01 November 2007

New bands and the paradox of the music mags

Say this for British music mags Q and Mojo: they love a good myth.

In fact they sometimes appear to love mythology more than music itself. Mojo has all but exhausted the Beatles individually and collectively. There can't be an album, a period or a member left who hasn't gone under the microscope. While the amount of detail on offer is fascinating it can occasionally be depressing since the events chronicled are 30-40 years old.

Oasis were a godsend to these mags - a quintessentially British band with enough humor, menace and top-shelf songs to generate dozens of stories, news items and covers.

For the last few years Mojo and particularly Q have taken to slagging their former heroes off whenever the opportunity arises. Celebrity questionnaires (as if we're bothered what Noel Edmonds is listening to) include snarky items such as "Oasis: do you still care?"
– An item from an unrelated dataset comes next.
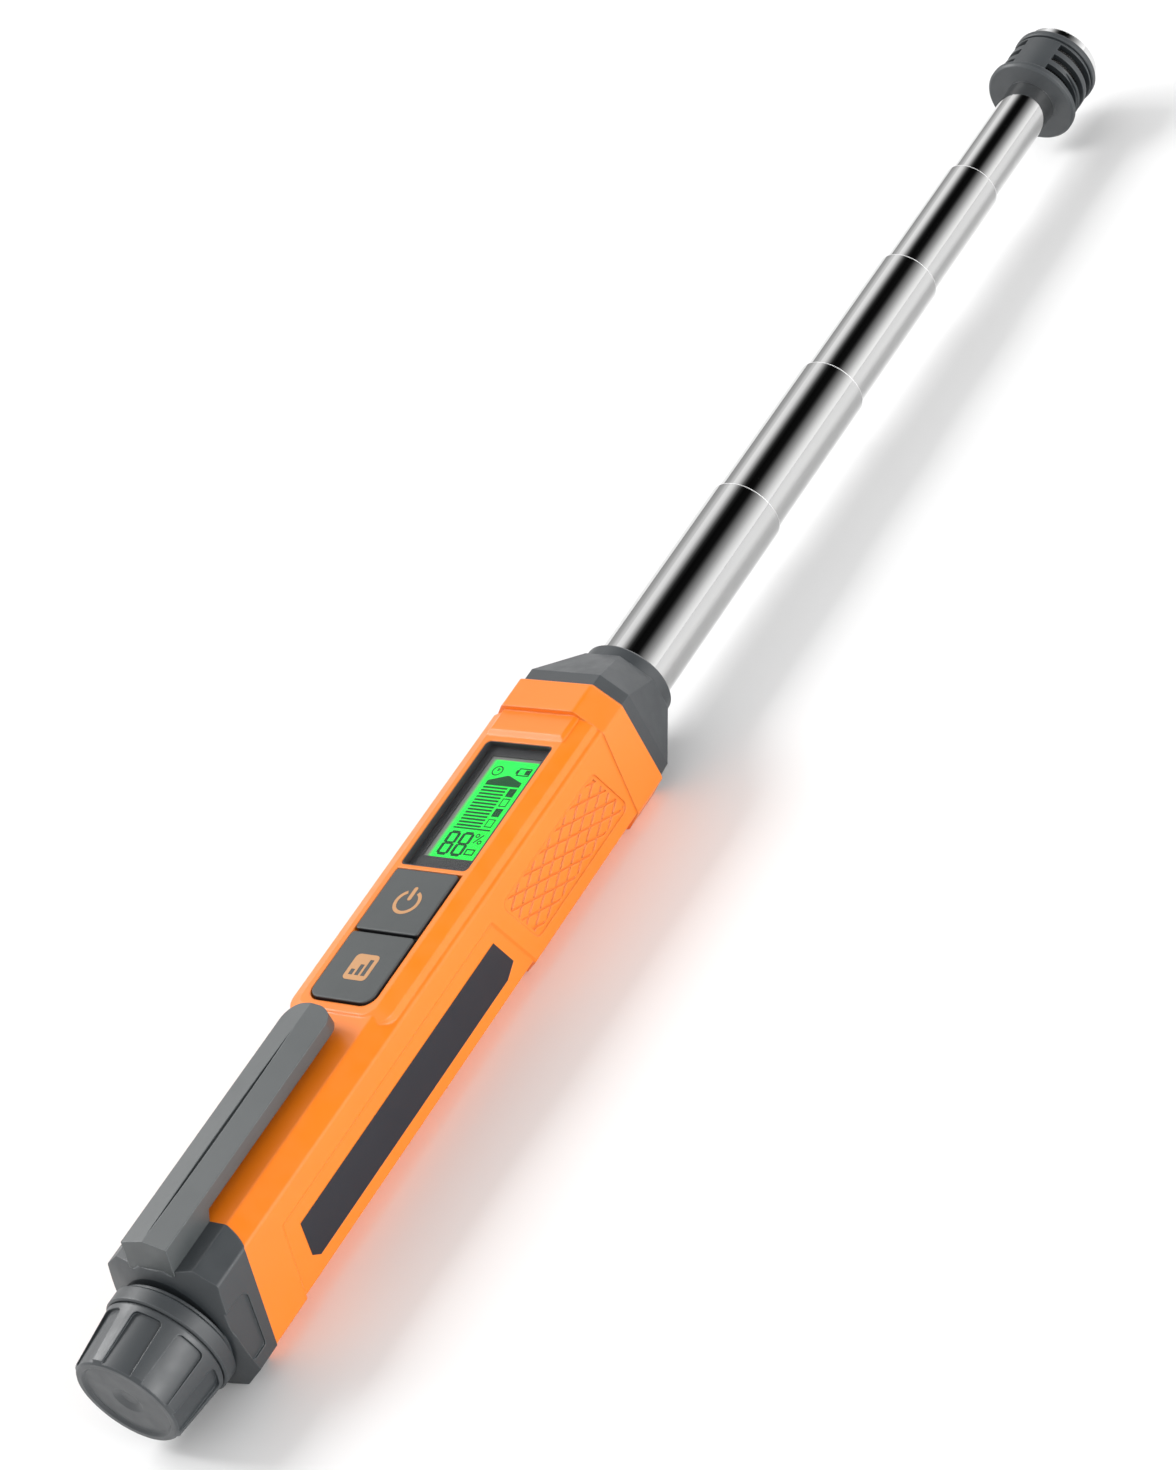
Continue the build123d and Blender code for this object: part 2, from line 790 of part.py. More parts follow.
with BuildPart() as cap_seal:
    with BuildSketch(side(0)):
        ring_profile(-cap_shoulder, -cap_shoulder + seal_thickness, seal_bore_radius, neck_radius)
    revolve(axis=probe_axis)
save(cap_seal, "cap_seal")

# Battery train, from the cap floor to the closed front of the sleeve
with BuildPart() as cap_spring:
    coil_length = spring_length - 2 * spring_wire_radius - 2 * seat_gap
    coil_start = station(-cap_floor + spring_wire_radius + seat_gap).origin
    with BuildLine() as coil:
        Helix(
            coil_length / spring_coils,
            coil_length,
            spring_radius,
            center=coil_start,
            direction=(1, 0, 0),
        )
    with BuildSketch(Plane(origin=coil.line @ 0, z_dir=coil.line % 0)):
        RegularPolygon(spring_wire_radius, 6)
    sweep()
save(cap_spring, "cap_spring")

with BuildPart() as cap_contact:
    with BuildSketch(station(-cell_rear_start - contact_thickness)):
        Circle(contact_radius)
    extrude(amount=contact_thickness)
    chamfer(cap_contact.faces().sort_by(Axis.X)[0].edges(), contact_thickness / 2)
save(cap_contact, "cap_contact")

for cell_label, cell_start in (("cell_rear", cell_rear_start), ("cell_front", cell_joint)):
    with BuildPart() as cell:
        with BuildSketch(station(-cell_start)):
            Circle(cell_radius)
        extrude(amount=cell_length - cell_button)
        chamfer(cell.edges(), cell_rim)
        with BuildSketch(station(-cell_start)):
            Circle(cell_button_radius)
        extrude(amount=cell_length)
    save(cell, cell_label)

with BuildPart() as front_contact:
    with BuildSketch(station(-cell_front_end)):
        Circle(contact_radius)
    extrude(amount=contact_thickness)
save(front_contact, "front_contact")

with BuildPart() as battery_sleeve:
    with BuildSketch(side(0)):
        ring_profile(-neck_end, -sleeve_front, 0, sleeve_radius)
    revolve(axis=probe_axis)
    with BuildSketch(side(0)):
        ring_profile(-neck_end - 1, -sleeve_front - sleeve_wall, 0, cell_bore)
    revolve(axis=probe_axis, mode=Mode.SUBTRACT)
save(battery_sleeve, "battery_sleeve")

# Guide tube that takes the collapsed probe
with BuildPart() as guide_tube:
    with BuildSketch(side(0)):
        ring_profile(guide_rear, nose_length - nose_lip, guide_bore_radius, guide_radius)
        ring_profile(guide_rear, guide_rear + guide_wall, guide_end_hole, guide_radius)
    revolve(axis=probe_axis)
save(guide_tube, "guide_tube")

# Probe tubes and their bushes, shown drawn out
tube_bores = [radius - tube_wall for radius in tube_radii]
tube_noses = [radius + slide_clearance for radius in tube_radii[1:]] + [tube_bores[-1]]
bush_bores = [guide_bore_radius] + tube_bores[:-1]
stop_faces = [nose_length - nose_lip] + [tip - tube_lip for tip in tube_tips[:-1]]
for index, radius in enumerate(tube_radii):
    tube_rear = stop_faces[index] - bush_overlap
    tube_front = tube_tips[index]
    if index == len(tube_radii) - 1:
        tube_front += head_socket
    with BuildPart() as tube:
        with BuildSketch(side(0)):
            ring_profile(tube_rear, tube_front, tube_bores[index], radius)
            ring_profile(tube_front - tube_lip, tube_front, tube_noses[index], radius)
        revolve(axis=probe_axis)
        tip_rims = tube.edges().filter_by(GeomType.CIRCLE).group_by(Axis.X)[-1]
        chamfer(tip_rims.sort_by(SortBy.RADIUS)[-1], tube_tip_bevel)
    save(tube, f"tube_{index + 1}")
    with BuildPart() as bush:
        with BuildSketch(side(0)):
            ring_profile(
                tube_rear,
                tube_rear + bush_length,
                radius,
                bush_bores[index] - slide_clearance,
            )
        revolve(axis=probe_axis)
    save(bush, f"bush_{index + 1}")

# Sensor head: slotted cage with a base flange and an upper ring
with BuildPart() as slots:
    with BuildSketch(side(0)):
        with Locations((slots_middle, cage_radius)):
            with GridLocations(slot_width + slot_rib, 1, slot_rows, 1):
                Rectangle(slot_width, 2 * cage_wall + 1)
    revolve(axis=probe_axis, revolution_arc=360 / post_count - post_angle)

with BuildPart() as sensor_cage:
    with BuildSketch(side(0)):
        Polygon(
            (head_base, 0),
            (head_base, head_flange_radius - head_flange_bevel),
            (head_base + head_flange_bevel, head_flange_radius),
            (head_base + head_flange - head_flange_bevel, head_flange_radius),
            (head_base + head_flange, head_flange_radius - head_flange_bevel),
            (head_base + head_flange, cage_radius),
            (ring_station - ring_groove_width, cage_radius),
            (ring_station - ring_groove_width, cage_radius - ring_groove_depth),
            (ring_station, cage_radius - ring_groove_depth),
            (ring_station, ring_radius - ring_bevel),
            (ring_station + ring_bevel, ring_radius),
            (ring_station + ring_length - ring_bevel, ring_radius),
            (ring_station + ring_length, ring_radius - ring_bevel),
            (ring_station + ring_length, 0),
            align=None,
        )
    revolve(axis=probe_axis)
    with BuildSketch(side(0)):
        ring_profile(head_base - 1, head_base + head_socket, 0, tube_radii[-1])
        ring_profile(head_base, probe_end, 0, tube_noses[-1])
        ring_profile(head_base + head_socket + head_floor, probe_end, 0, cage_radius - cage_wall)
        ring_profile(ring_station - bezel_tail, probe_end, 0, bezel_radius)
    revolve(axis=probe_axis, mode=Mode.SUBTRACT)
    for index in range(post_count):
        turn = post_turn + post_angle / 2 + index * 360 / post_count
        add(slots.part.rotate(probe_axis, turn), mode=Mode.SUBTRACT)
save(sensor_cage, "sensor_cage")

with BuildPart() as sensor_bezel:
    with BuildSketch(side(0)):
        ring_profile(
            ring_station - bezel_tail, probe_end, bezel_radius - bezel_wall, bezel_radius
        )
        ring_profile(probe_end - bezel_wall, probe_end, bezel_hole_radius, bezel_radius)
    revolve(axis=probe_axis)
    bezel_rim = sensor_bezel.faces().sort_by(Axis.X)[-1].outer_wire().edges()
    chamfer(bezel_rim, bezel_bevel)
save(sensor_bezel, "sensor_bezel")

# Fine mesh cup behind the slots, closed by a perforated end
with BuildPart() as sensor_mesh:
    mesh_radius = bezel_radius - bezel_wall
    with BuildSketch(side(0)):
        ring_profile(
            head_base + head_socket + head_floor,
            probe_end - bezel_wall,
            mesh_radius - mesh_thickness,
            mesh_radius,
        )
        ring_profile(
            probe_end - bezel_wall - mesh_thickness, probe_end - bezel_wall, 0, mesh_radius
        )
    revolve(axis=probe_axis)
    with BuildSketch(station(probe_end)):
        with HexLocations(mesh_hole_pitch / 2, mesh_rows, mesh_rows):
            RegularPolygon(mesh_hole_radius, 6)
        Circle(bezel_hole_radius - mesh_hole_radius, mode=Mode.INTERSECT)
    extrude(amount=-bezel_wall - 2 * mesh_thickness, mode=Mode.SUBTRACT)
save(sensor_mesh, "sensor_mesh")

with BuildPart() as sensor_header:
    with BuildSketch(station(head_base + head_socket + head_floor)):
        Circle(mesh_radius - mesh_thickness)
    extrude(amount=header_thickness)
save(sensor_header, "sensor_header")

with BuildPart() as sensor_element:
    with BuildSketch(station(head_base + head_socket + head_floor + header_thickness)):
        Circle(element_radius)
    extrude(amount=element_length)
    chamfer(sensor_element.edges().sort_by(Axis.X)[-1], element_radius - element_cap_radius)
save(sensor_element, "sensor_element")

# Display stack under the window
with BuildPart() as display_mask:
    with BuildSketch(level(mask_base)):
        rounded_pocket(window_start, window_length, window_width, window_corner)
        with Locations((-lcd_start - lcd_length / 2, 0)):
            Rectangle(
                lcd_length - 2 * lcd_border, lcd_width - 2 * lcd_border, mode=Mode.SUBTRACT
            )
    extrude(amount=mask_thickness)
save(display_mask, "display_mask")

with BuildPart() as display_lens:
    with BuildSketch(level(lens_base)):
        rounded_pocket(window_start, window_length, window_width, window_corner)
    extrude(amount=lens_thickness)
save(display_lens, "display_lens")

with BuildPart() as lcd_panel:
    with BuildSketch(level(lcd_top)):
        with Locations((-lcd_start - lcd_length / 2, 0)):
            Rectangle(lcd_length, lcd_width)
    extrude(amount=-lcd_thickness)
save(lcd_panel, "lcd_panel")

with BuildPart() as lcd_backlight:
    with BuildSketch(level(board_top)):
        with Locations((-lcd_start - lcd_length / 2, 0)):
            Rectangle(lcd_length, lcd_width)
    extrude(amount=backlight_thickness)
save(lcd_backlight, "lcd_backlight")

with BuildPart() as main_board:
    with BuildSketch(level(board_base)):
        with Locations((-(window_start + keys_rear) / 2, 0)):
            Rectangle(keys_rear - window_start, 2 * board_half_width)
    extrude(amount=board_thickness)
save(main_board, "main_board")

# Keys with side wings under the body's roof, each over a small dome switch
key_fields = (
    ("power", power_start, power_key_length, 0),
    ("sensitivity", sensitivity_start, sensitivity_key_length, key_corner),
)
for key_label, key_start, key_length, lower_corner in key_fields:
    key_centre = -key_start - key_length / 2
    with BuildPart() as button:
        with BuildSketch(level(key_base)):
            with Locations((key_centre, 0)):
                Rectangle(key_length, key_width)
        extrude(amount=key_top - key_base)
        if lower_corner:
            fillet(button.edges().filter_by(Axis.Z).group_by(Axis.X)[0], lower_corner)
        fillet(button.faces().sort_by(Axis.Z)[-1].edges(), key_edge_round)
        with BuildSketch(level(key_base)):
            with Locations((key_centre, 0)):
                Rectangle(key_length - 2 * key_corner - 1, key_width + 2 * key_wing)
        extrude(amount=key_wing_thickness)
        with BuildSketch(level(key_base)):
            with Locations((key_centre, 0)):
                Rectangle(key_pocket, key_pocket)
        extrude(amount=key_ceiling - key_base, mode=Mode.SUBTRACT)
    save(button, f"{key_label}_button")
    with BuildPart() as switch:
        with BuildSketch(level(board_top)):
            with Locations((key_centre, 0)):
                Rectangle(switch_size, switch_size)
        extrude(amount=switch_body)
        with BuildSketch(level(board_top)):
            with Locations((key_centre, 0)):
                Circle(switch_plunger_radius)
        extrude(amount=switch_body + switch_plunger)
    save(switch, f"{key_label}_switch")

with BuildPart() as buzzer:
    with BuildSketch(level(board_base)):
        with Locations((-buzzer_station, 0)):
            Circle(buzzer_radius)
    extrude(amount=-buzzer_height)
    with BuildSketch(level(board_base - buzzer_height)):
        with Locations((-buzzer_station, 0)):
            Circle(buzzer_hole_radius)
    extrude(amount=buzzer_height / 2, mode=Mode.SUBTRACT)
save(buzzer, "buzzer")
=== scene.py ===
import math

import bpy
from mathutils import Matrix, Quaternion, Vector


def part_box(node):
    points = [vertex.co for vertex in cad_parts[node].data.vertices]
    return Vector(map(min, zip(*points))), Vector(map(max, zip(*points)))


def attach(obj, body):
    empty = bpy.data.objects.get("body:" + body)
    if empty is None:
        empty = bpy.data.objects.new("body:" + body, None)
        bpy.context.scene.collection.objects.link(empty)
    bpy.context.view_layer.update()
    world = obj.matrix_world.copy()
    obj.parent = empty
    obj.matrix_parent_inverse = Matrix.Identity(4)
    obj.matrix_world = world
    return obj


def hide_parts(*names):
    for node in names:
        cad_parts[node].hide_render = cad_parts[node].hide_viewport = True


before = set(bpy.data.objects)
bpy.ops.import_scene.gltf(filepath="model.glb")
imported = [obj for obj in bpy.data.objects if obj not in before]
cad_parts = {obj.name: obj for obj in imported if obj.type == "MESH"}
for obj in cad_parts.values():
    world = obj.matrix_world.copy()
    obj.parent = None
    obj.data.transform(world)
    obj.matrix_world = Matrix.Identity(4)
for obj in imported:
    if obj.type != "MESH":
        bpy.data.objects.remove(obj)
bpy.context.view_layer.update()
print("frame loaded:", len(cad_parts), "nodes")

scene = bpy.context.scene
tubeLow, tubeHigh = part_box("tube_1")
axisHeight = (tubeLow.z + tubeHigh.z) / 2  # probe axis above the floor


# small helpers


def mm(value):
    return value / 1000


def grey(value):
    return (value, value, value, 1)


def clearSelection():
    if bpy.context.mode != "OBJECT":
        bpy.ops.object.mode_set(mode="OBJECT")
    bpy.ops.object.select_all(action="DESELECT")


def startEdit(action="SELECT", kind=None):
    bpy.ops.object.mode_set(mode="EDIT")
    if kind:
        bpy.ops.mesh.select_mode(type=kind)
    bpy.ops.mesh.select_all(action=action)


def endEdit():
    bpy.ops.object.mode_set(mode="OBJECT")


def editOnly(piece, kind, test):
    # edit mode with just the vertices, edges or polygons that pass the test selected
    startEdit("DESELECT", {"vertices": "VERT", "edges": "EDGE", "polygons": "FACE"}[kind])
    endEdit()
    for part in getattr(piece.data, kind):
        part.select = test(part)
    bpy.ops.object.mode_set(mode="EDIT")


def addNode(tree, kind, place=(0, 0), **inputs):
    node = tree.nodes.new(kind)
    node.location = place
    for key, value in inputs.items():
        node.inputs[key.replace("_", " ")].default_value = value
    return node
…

Of course the British music press have been looking for the next Beatles since 1965 and naturally they have come up empty. Their MO is to find just-signed and even unsigned bands and build them as the next big thing. If the band complies via record sales and live appearances then the mags go along for the ride, hype machine in full effect mode. Those bands who fail to meet the high standard set by Oasis, Arctic Monkeys or the Stone Roses are thrown out with the rubbish a year or so later only to appear in mocking "What went wrong?" retrospectives a few years down the line. It's all great fun but do the mags really understand that their no-stone-unturned approach has the potential to interfere with the organic rise and fall of bands? In other words, a scriptwriter can't be a historian simultaneously. Bring on the details but give these poor lads a chance to breathe.